> _GIVEN REQUEST_: Write the material out again exactly as it stands.

:: GIVEN DATA ::

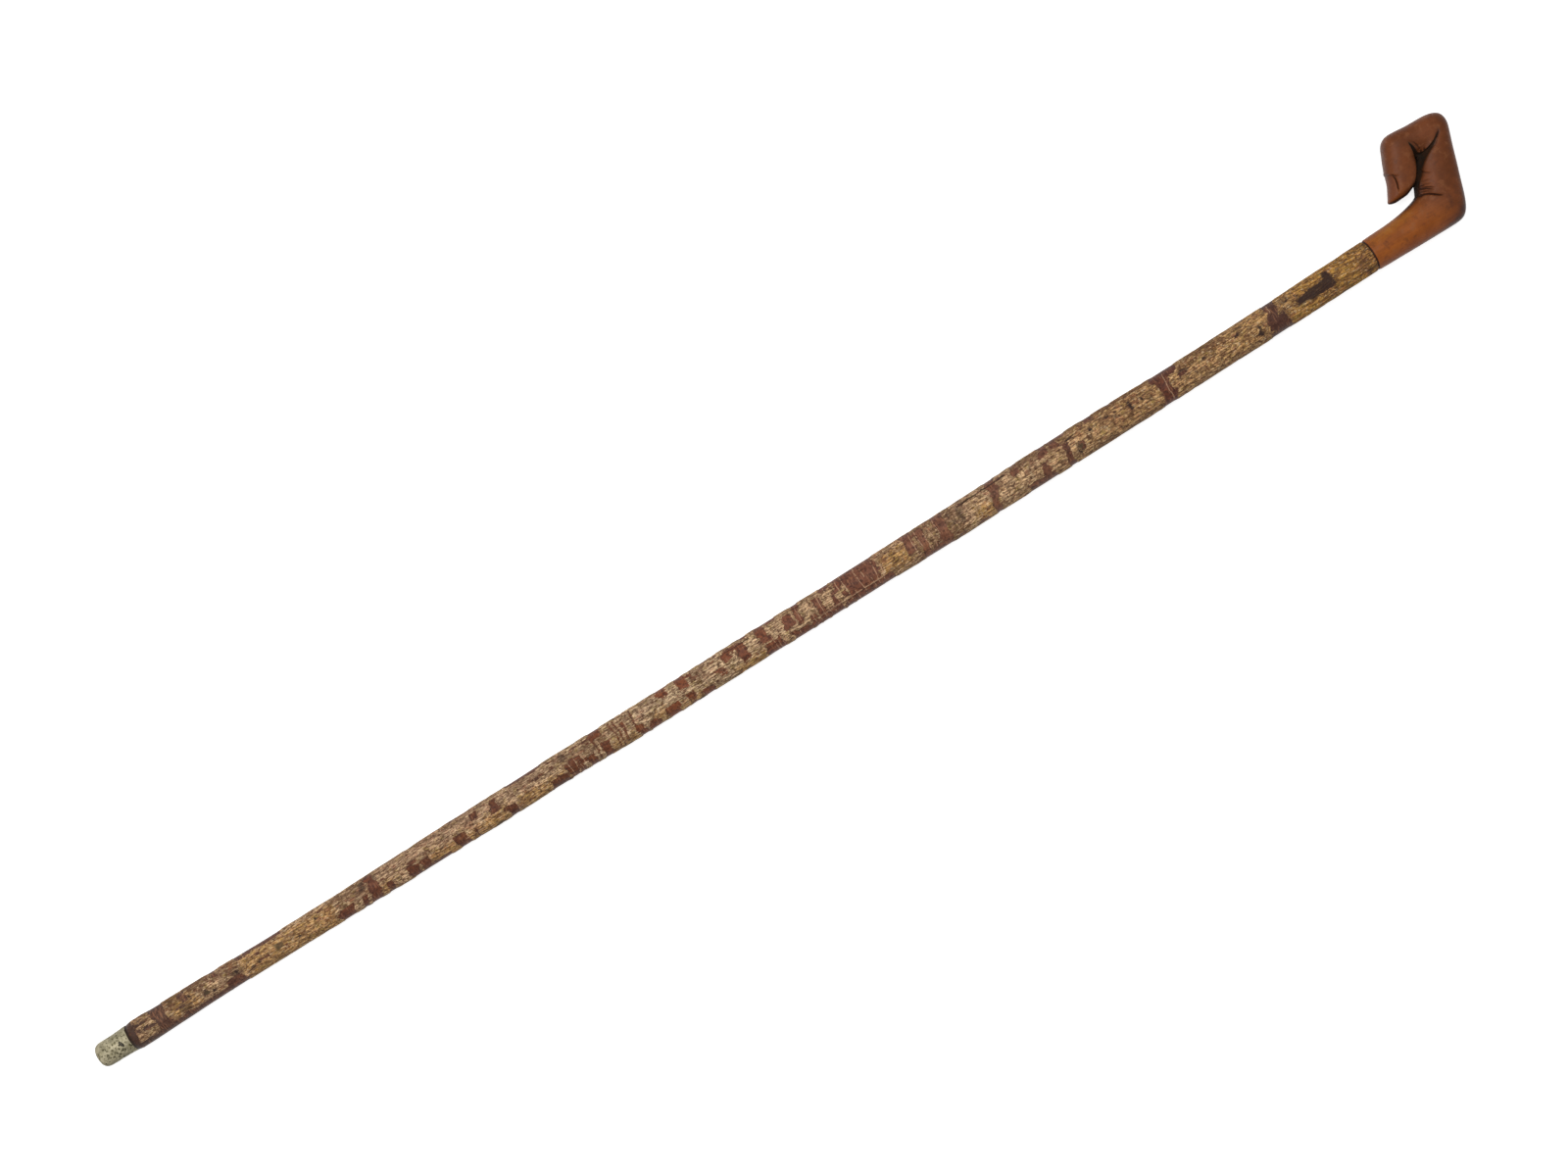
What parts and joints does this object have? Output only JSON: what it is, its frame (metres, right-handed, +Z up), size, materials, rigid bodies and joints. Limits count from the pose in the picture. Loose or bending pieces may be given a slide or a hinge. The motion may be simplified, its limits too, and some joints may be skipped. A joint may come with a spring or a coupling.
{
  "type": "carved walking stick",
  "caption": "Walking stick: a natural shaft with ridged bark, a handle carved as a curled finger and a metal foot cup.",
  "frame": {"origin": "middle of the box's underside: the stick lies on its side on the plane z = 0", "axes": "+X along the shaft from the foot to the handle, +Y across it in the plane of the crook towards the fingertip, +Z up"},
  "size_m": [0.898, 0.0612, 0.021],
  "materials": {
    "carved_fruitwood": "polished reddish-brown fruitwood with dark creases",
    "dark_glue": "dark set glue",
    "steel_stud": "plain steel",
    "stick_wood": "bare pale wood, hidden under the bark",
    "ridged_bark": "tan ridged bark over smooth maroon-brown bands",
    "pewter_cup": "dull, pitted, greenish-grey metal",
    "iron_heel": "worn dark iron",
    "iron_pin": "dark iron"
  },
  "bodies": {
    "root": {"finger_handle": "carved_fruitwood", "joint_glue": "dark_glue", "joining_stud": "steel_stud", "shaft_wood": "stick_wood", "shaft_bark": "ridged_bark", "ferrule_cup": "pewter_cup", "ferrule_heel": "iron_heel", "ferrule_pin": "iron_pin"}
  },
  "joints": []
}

:::

> _ANSWER TO THE PROBLEM_:
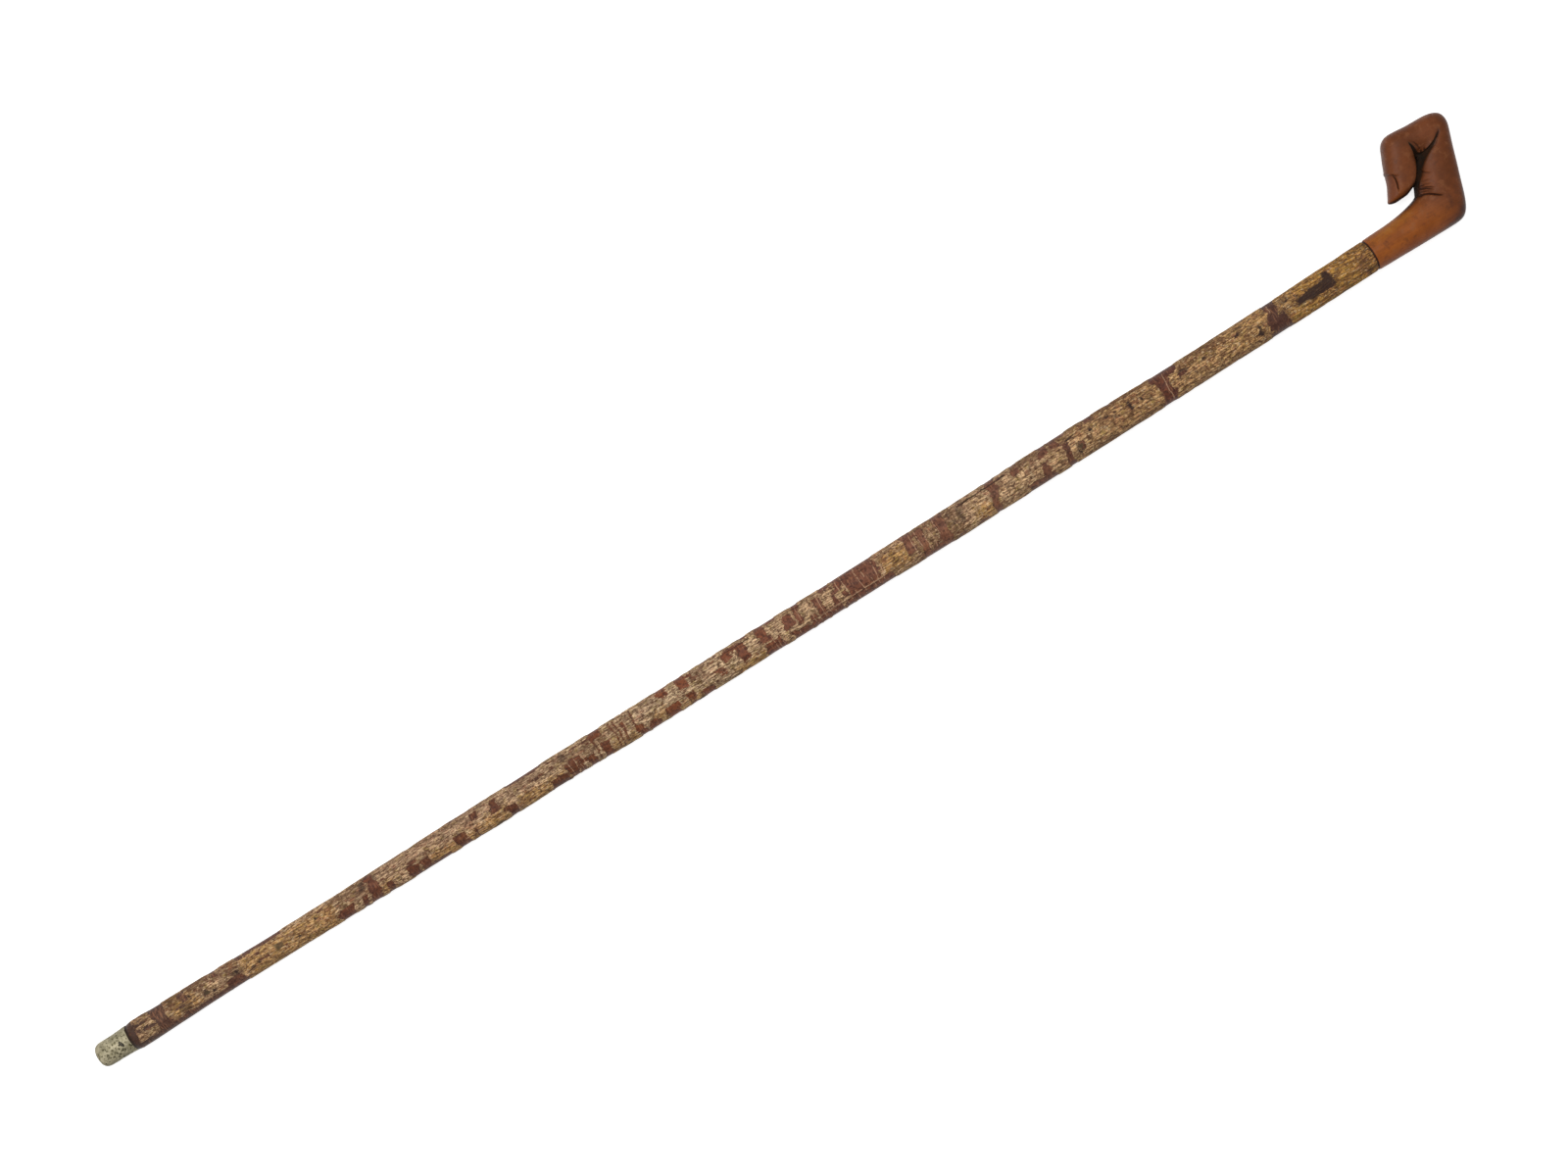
What parts and joints does this object have? Output only JSON: what it is, its frame (metres, right-handed, +Z up), size, materials, rigid bodies and joints. Limits count from the pose in the picture. Loose or bending pieces may be given a slide or a hinge. The motion may be simplified, its limits too, and some joints may be skipped. A joint may come with a spring or a coupling.
{
  "type": "carved walking stick",
  "caption": "Walking stick: a natural shaft with ridged bark, a handle carved as a curled finger and a metal foot cup.",
  "frame": {"origin": "middle of the box's underside: the stick lies on its side on the plane z = 0", "axes": "+X along the shaft from the foot to the handle, +Y across it in the plane of the crook towards the fingertip, +Z up"},
  "size_m": [0.898, 0.0612, 0.021],
  "materials": {
    "carved_fruitwood": "polished reddish-brown fruitwood with dark creases",
    "dark_glue": "dark set glue",
    "steel_stud": "plain steel",
    "stick_wood": "bare pale wood, hidden under the bark",
    "ridged_bark": "tan ridged bark over smooth maroon-brown bands",
    "pewter_cup": "dull, pitted, greenish-grey metal",
    "iron_heel": "worn dark iron",
    "iron_pin": "dark iron"
  },
  "bodies": {
    "root": {"finger_handle": "carved_fruitwood", "joint_glue": "dark_glue", "joining_stud": "steel_stud", "shaft_wood": "stick_wood", "shaft_bark": "ridged_bark", "ferrule_cup": "pewter_cup", "ferrule_heel": "iron_heel", "ferrule_pin": "iron_pin"}
  },
  "joints": []
}